Runner crossing finish line

Achiever. That’s honestly my #2 strength after Learner via StrengthsFinder. But so often it doesn’t feel like a strength; it feels crippling.

Perfectionism is something I’ve battled my whole life. I didn’t just want an A on the test, I wanted the highest score in the class. I might get 100% but if someone else also got an extra credit point, I’d feel like I didn’t perform well.

Performer. My freedom from OCD has given me so much freedom in this area too. I’m learning that my worth isn’t based on my performance.

But it’s still a lie I all too often believe.

I’m a writer. But I can never measure up to my own standards for myself, and so I walk around defeated even when I’m living my dream.

I don’t have answers to this. I just needed to share. Thanks for listening.

A Humble, Hesitant Defense of Pantsers

I know I’ve been spewing on this blog since last night, but I have a hundred million emotions, and I haven’t been blogging, so in some ways, these hundred million emotions have been locked up inside me, and I need to get them OUT OUT OUT. I’m a mess, to be honest.

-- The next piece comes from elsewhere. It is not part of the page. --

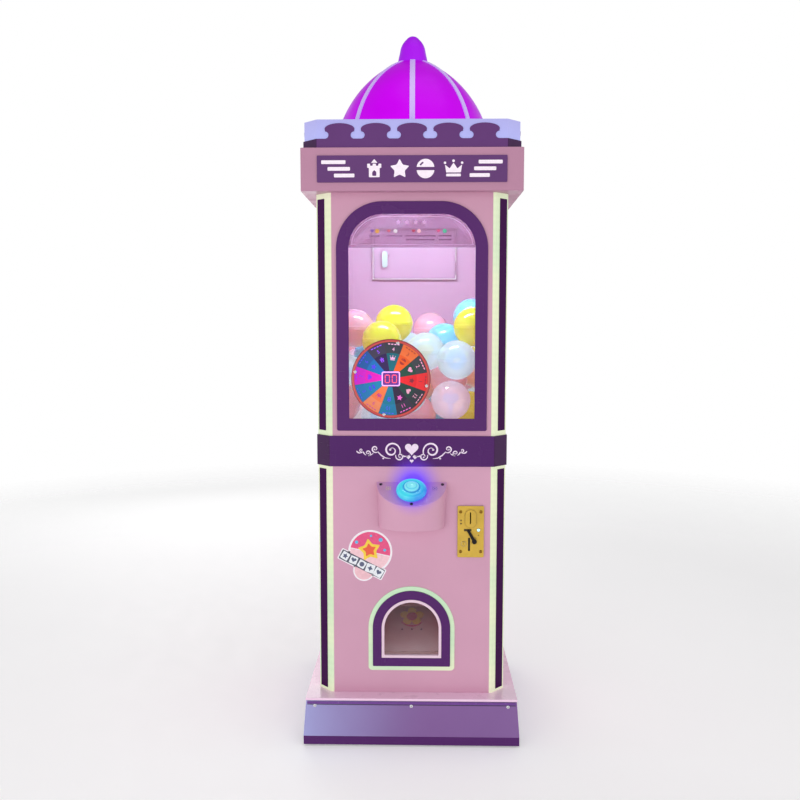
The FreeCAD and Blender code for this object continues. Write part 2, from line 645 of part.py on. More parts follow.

So, lately I’ve been a little (or more) stung when one of my favorite authors has really been slamming the whole “pantsers” process. For those unfamiliar with my terminology here, it’s a term you hear in the writing word: some are plotters (they plot and plan prior to writing a book) and some are “pantsers” (they write by the seat of their pants). I write my first drafts as a pantser. It’s the only way 1) I know how and 2) I can. I’ve tried to plot before, and then I lose all the energy around the project and can’t even start it.

Anyway, this writer I really admire has been really shredding the pantser process, saying that you can’t write a life-changing book that way. In addition, this other blog I follow and really respect said much the same thing. It’s hard not to feel attacked, even though obviously these posts aren’t aimed directly at me– but indirectly, they are!

I want to be indignant and upset and mad and frustrated (and I am … and have even spouted off on Twitter about it a little), but I also want to acknowledge that I’m new to this. Yes, I’ve been writing my whole life, but not professionally. My first book comes out in just over a week, and I’m working on a second one. I’m at the starting line. This would not be the first time that I’ve vocally disagreed with something that I later come to embrace. Which is why I’m being hesitant. I could see myself eating my words in ten years. Because I’m hasty and an amateur.

But GOSH, does it bother me to have people that I respect slam my writing process! It’s so very hard to have an author I admire essentially prescribe the right way to write. Yes, a pantser probably has a lot more rounds of revisions– but I’d hope that the final product masks that. Yet, this author says that a well-thought-out perfect sentence on the front end will always be better than a multiple-times-revised sentence. I just can’t win.

It probably shouldn’t bother me the way it does. But it’s hard to have a hero say, “You’re doing it wrong.”

I’m cranky and tremendously emotional, and I feel snubbed by the profession in more ways than one. Oh, and I forgot to take my OCD meds yesterday, which I’m sure doesn’t help things.

I’ve said it before, and I’m sure I’ll say it again: I thought getting the book deal would be the hardest part of the publication process, but that’s not even close. The revisions were so much harder and the emotions are a BEAST. Sometimes I’m not sure I’ll ever figure out the writing life– or how to toughen up my skin enough to make it in this field I love. I never imagined that a week away from publishing my debut novel I would feel so sad and alone and scared and bedridden.

Sigh. And I need to revise novel #2 today. It’s okay. I chose this life, and I honestly do love it. I can’t imagine not being a writer. It is one of the sweetest joys I’ve ever been allowed– a reason I believe in God!– but oh, is it ever hard.